Bring on the HAMMERVERSE!
The little "indie comic" about black superheroes that could. Hopefully.
So here goes. I’m a Black comic book creator/writer who has been painstakingly pursuing some type of success in an industry that definitely doesn’t know my name. I am not a public personality. I am not wealthy (at least not at this moment in the physical world). I obviously am not well connected or lucky by any means. In fact, if we were to look at my time and personal capital that I’ve spent to get to this meager point of accomplishment with my creations, LUCIUS HAMMER and THE HARLEM SHADOW, you could trace the richter scale lines that damn near destroyed my personal life back to ten years ago. But I remain defiant…despite the odds. I believe in my writing, I believe in the talent I have decided to surround myself with and last but not least. I believe in Lucius Hammer.

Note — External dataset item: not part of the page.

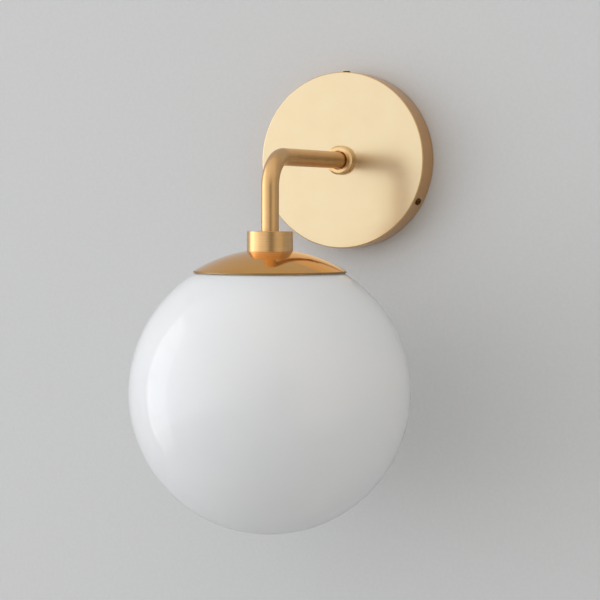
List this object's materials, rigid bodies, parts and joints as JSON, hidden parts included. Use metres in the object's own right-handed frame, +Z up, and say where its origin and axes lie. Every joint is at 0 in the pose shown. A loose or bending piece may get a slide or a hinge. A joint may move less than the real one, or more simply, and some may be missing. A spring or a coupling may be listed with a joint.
{
  "type": "globe wall sconce",
  "caption": "Wall light with a round satin brass backplate, a brass arm bent downwards, a turned cup, a polished dish and an opal glass globe that pulls off for changing the bulb.",
  "frame": {"origin": "centre of the backplate on the wall, midway between the two fixing slots of the wall bracket", "axes": "+Y points into the wall, the light stands out along -Y, +Z is up and +X is to the right of someone facing the wall"},
  "size_m": [0.2, 0.2445, 0.3356],
  "materials": {
    "satin_brass": "satin, fine brushed, clear lacquered",
    "polished_brass": "polished",
    "bronzed_screw": "blackened",
    "zinc_steel": "zinc plated",
    "raw_brass": "bright turned",
    "spring_steel": "bright rolled",
    "opal_glass": "glossy, blown",
    "soft_ring": "matte",
    "white_nylon": "moulded",
    "black_phenolic": "moulded",
    "white_porcelain": "unglazed",
    "brown_sleeve": "extruded",
    "blue_sleeve": "extruded",
    "green_sleeve": "extruded",
    "nickel_cap": "bright plated",
    "black_glass": "glossy",
    "bulb_plastic": "moulded",
    "bulb_opal": "frosted",
    "led_board": "white solder resist on aluminium"
  },
  "bodies": {
    "fixture": {"wall_bracket": "zinc_steel", "terminal_block": "white_nylon", "terminal_clamp_screws": "zinc_steel", "terminal_block_screws": "zinc_steel", "canopy": "satin_brass", "canopy_set_screws": "bronzed_screw", "arm_collar": "satin_brass", "arm_tube": "satin_brass", "canopy_nipple": "raw_brass", "earth_tag": "zinc_steel", "canopy_lock_washer": "zinc_steel", "canopy_lock_nut": "zinc_steel", "socket_cup": "satin_brass", "cup_nut": "zinc_steel", "socket_nipple": "raw_brass", "globe_dish": "polished_brass", "dish_gasket": "soft_ring", "clip_carrier": "zinc_steel", "globe_clip_springs": "spring_steel", "clip_rivets": "zinc_steel", "socket_lock_washer": "zinc_steel", "socket_lock_nut": "zinc_steel", "lampholder_cap": "black_phenolic", "lampholder_insert": "white_porcelain", "lampholder_skirt": "black_phenolic", "lampholder_screw_shell": "raw_brass", "lampholder_contact": "raw_brass", "lampholder_terminals": "raw_brass", "live_lead": "brown_sleeve", "neutral_lead": "blue_sleeve", "earth_lead": "green_sleeve"},
    "globe": {"globe": "opal_glass"},
    "bulb": {"bulb_contact": "raw_brass", "bulb_cap_insulator": "black_glass", "bulb_screw_cap": "nickel_cap", "bulb_housing": "bulb_plastic", "bulb_led_board": "led_board", "bulb_diffuser": "bulb_opal"}
  },
  "joints": [
    {"name": "globe_pull_off", "type": "slide", "parent": "fixture", "child": "globe", "axis": [0, 0, -1], "range_m": [0, 0.165], "deforming": ["globe_clip_springs"]},
    {"name": "bulb_take_out", "type": "slide", "parent": "fixture", "child": "bulb", "axis": [0, 0, -1], "range_m": [0, 0.028]}
  ]
}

I started writing about a “black superhero” because I didn’t like what was being offered up by the existing STATUS QUO corporations who were mass producing comics at the time. MARVEL always had the best Black characters as far as I was concerned, but they all had lost their 70’s blaxploitation edge and had become increasingly less interesting. DC had rolled out an entire universe of Black characters that I enjoyed to a degree but found them to be lukewarm versions of other white superheroes. I had read this truly different and inspiring indie comic that was being published at the time by BIG CITY COMICS. The book was called BROTHERMAN and it was a literal urban feast for the senses complete with a fully imagined world along with a “proof is in the pudding” legitimate black superhero. The comic was black and white but was brimming with “flava”, “attitude” and dare I say…swagger. There was hella social commentary…not always verbally communicated, but sometimes transmitted elegantly through the artwork of the creators. I’m not going to summarize Brotherman here, if you want to read it…go cop your own and support them brothers. I’m just saying that these reasons were the stimuli for me creating LUCIUS HAMMER.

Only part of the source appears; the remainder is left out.